Ali Lajçi of the Democratic League of Kosovo was chosen as mayor after the election. UNMIK leader Bernard Kouchner appointed Božidar Krstić to the municipal assembly as a representative of Peja's Serb community.

| Party |  | Votes | % | Seats |
|  | Democratic League of Kosovo | 28,352 | 65.13 | 28 |
|  | Alliance for the Future of Kosovo | 7,729 | 17.75 | 8 |
|  | Democratic Party of Kosovo | 4,475 | 10.28 | 4 |
|  | Party of Democratic Action | 1,239 | 2.85 | 1 |
|  | Albanian Christian Democratic Party of Kosovo | 427 | 0.98 | – |
|  | Bosniak Party of Democratic Action of Kosovo | 286 | 0.66 | – |
|  | Liberal Party of Kosovo | 157 | 0.36 | – |
|  | Liberal Democratic Party of Kosovo | 153 | 0.35 | – |
|  | National-Democratic Front Party of Kosovo | 146 | 0.34 | – |
|  | Republican Party of Kosovo | 137 | 0.31 | – |
|  | Green Party of Kosovo | 112 | 0.26 | – |
|  | Albanian National Democratic Party | 93 | 0.21 | – |
|  | Liberal Center Party of Kosovo | 88 | 0.20 | – |
|  | Social Democratic Party of Kosovo | 70 | 0.16 | – |
|  | Social Democratic Union | 47 | 0.11 | – |
|  | Coalition for Independence | 21 | 0.05 | – |
| Total |  | 43,532 | 100.00 | 41 |
Source:

====Istog====

Fadil Ferati of the Democratic League of Kosovo was chosen as mayor after the election.

| Party |  | Votes | % | Seats |
|  | Democratic League of Kosovo | 12,721 | 70.46 | 22 |
|  | Democratic Party of Kosovo | 2,931 | 16.23 | 5 |
|  | Alliance for the Future of Kosovo | 1,630 | 9.03 | 3 |
|  | Party of Democratic Action | 453 | 2.51 | 1 |
|  | Albanian Christian Democratic Party of Kosovo | 236 | 1.31 | – |
|  | Liberal Party of Kosovo | 83 | 0.46 | – |
| Total |  | 18,054 | 100.00 | 31 |
Source:

====Klina====

Ismet Rraci of the Democratic League of Kosovo was chosen as mayor after the election.
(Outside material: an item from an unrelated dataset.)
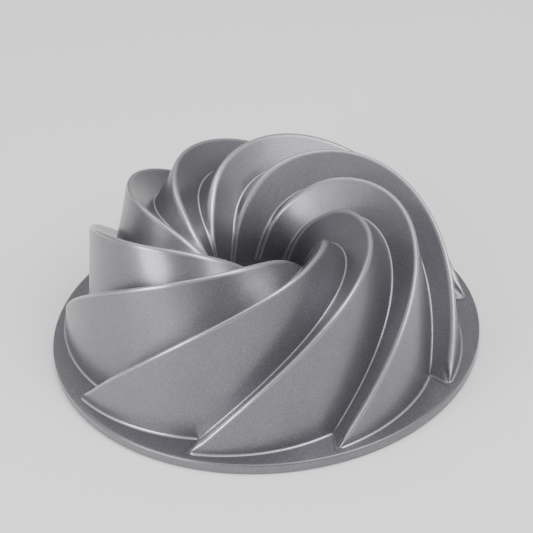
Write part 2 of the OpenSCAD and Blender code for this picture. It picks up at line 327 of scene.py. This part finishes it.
def row_shares(sizes):
    """Shares of the rows along a flute, closer beside its tip, and the last row on the flange."""
    tip = 1 / COARSE_ROWS
    shares = np.concatenate([
        np.linspace(0, tip, TIP_ROWS, endpoint=False),
        np.linspace(tip, 1, (COARSE_ROWS - 1) * PARTS + 1),
    ])
    return shares, TIP_ROWS + (base_rows(sizes, COARSE_ROWS) - 1) * PARTS


def groove_shares(sizes, shares):
    """Shares of the groove that shares of the crest are joined to across the step."""
    lag = 1 - sizes.groove_throat_turn / sizes.throat_turn
    return (shares - lag * shares**3) / (1 - lag)


def outer_lines(sizes, rows):
    """Lines of the outer skin."""
    low = base_rows(sizes, rows)
    return Lines(
        crest_at(sizes, np.linspace(0, 1, rows + 1)),
        base_at(sizes, np.linspace(0, 1, low + 1)),
        groove_at(sizes, np.linspace(0, 1, rows - low + 1)),
    )


def round_to(start, end, t):
    """Points between two others that turn about the pan's axis at an even rate."""
    radius = [np.hypot(points[..., 0], points[..., 1]) for points in (start, end)]
    angle = [np.arctan2(points[..., 1], points[..., 0]) for points in (start, end)]
    height = start[..., 2] + (end[..., 2] - start[..., 2]) * t
    return polar(
        radius[0] + (radius[1] - radius[0]) * t, angle[0] + (angle[1] - angle[0]) * t, height
    )


def level_mitre(first, second, wall, drop):
    """Shift that sets two meeting faces back by the wall and ends a drop lower."""
    levels = np.array([first[:2], second[:2]])
    shifts = [-wall + first[2] * drop, -wall + second[2] * drop]
    return np.append(np.linalg.solve(levels, shifts), -drop)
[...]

He was assassinated by unknown parties in April 2001. Ramë Manaj, also of the Democratic League of Kosovo, was chosen as his successor.

| Party |  | Votes | % | Seats |
|  | Democratic League of Kosovo | 8,334 | 52.03 | 17 |
|  | Democratic Party of Kosovo | 5,112 | 31.92 | 10 |
|  | Alliance for the Future of Kosovo | 1,186 | 7.40 | 2 |
|  | Albanian Christian Democratic Party of Kosovo | 954 | 5.96 | 2 |
|  | Liberal Party of Kosovo | 243 | 1.52 | – |
|  | Liberal Center Party of Kosovo | 115 | 0.72 | – |
|  | Coalition for Independence | 73 | 0.46 | – |
| Total |  | 16,017 | 100.00 | 31 |
Source:

==Subsequent developments==
Following the results, and in light of the Serb boycott, UNMIK leader Bernard Kouchner said that he would appoint Serb representatives to municipal assemblies in the predominantly Serb areas. Objections were raised by some community leaders, including the serving mayors of Leposavić, Zubin Potok, Zvečan, and Kosovska Mitrovica (as chosen by municipal assemblies elected in the 1996 Serbian local elections). Notwithstanding this, UNMIK was able to establish functional local assemblies in Leposavić, Zubin Potok, and Zvečan, which in turn selected new mayors in their communities.

Nenad Radosavljević, who had previously led the Serbian National Council in Leposavić, became mayor in that community. He stood down from the role later in 2001. Online sources do not indicate if anyone was formally appointed as his successor prior to the 2002 local elections; Nebojša Radulović served as deputy mayor and may also have been acting mayor.

In Zubin Potok, Slaviša Ristić of the Democratic Party of Serbia was selected by the local assembly as mayor.

Desimir Petković, who had served as mayor of Zvečan prior to the 2000 elections, was confirmed for another term in office afterwards.

The situation in northern Kosovska Mitrovica was different, as it was not recognized by UNMIK as a separate municipality. The Serbian government continued to recognize the pre-war municipal administration led by Nikola Radović until 2002, although its authority was for a time eclipsed by the local Serbian National Council led by Oliver Ivanović. Ivanović left the SNV in 2001, at which time its influence in civil government declined.

In November 2002, the Serbian government agreed to give UNMIK direct control over the municipal government of northern Kosovska Mitrovica on a provisional basis. Radović gave his support to the initiative. The board held its first meeting on 30 May 2003.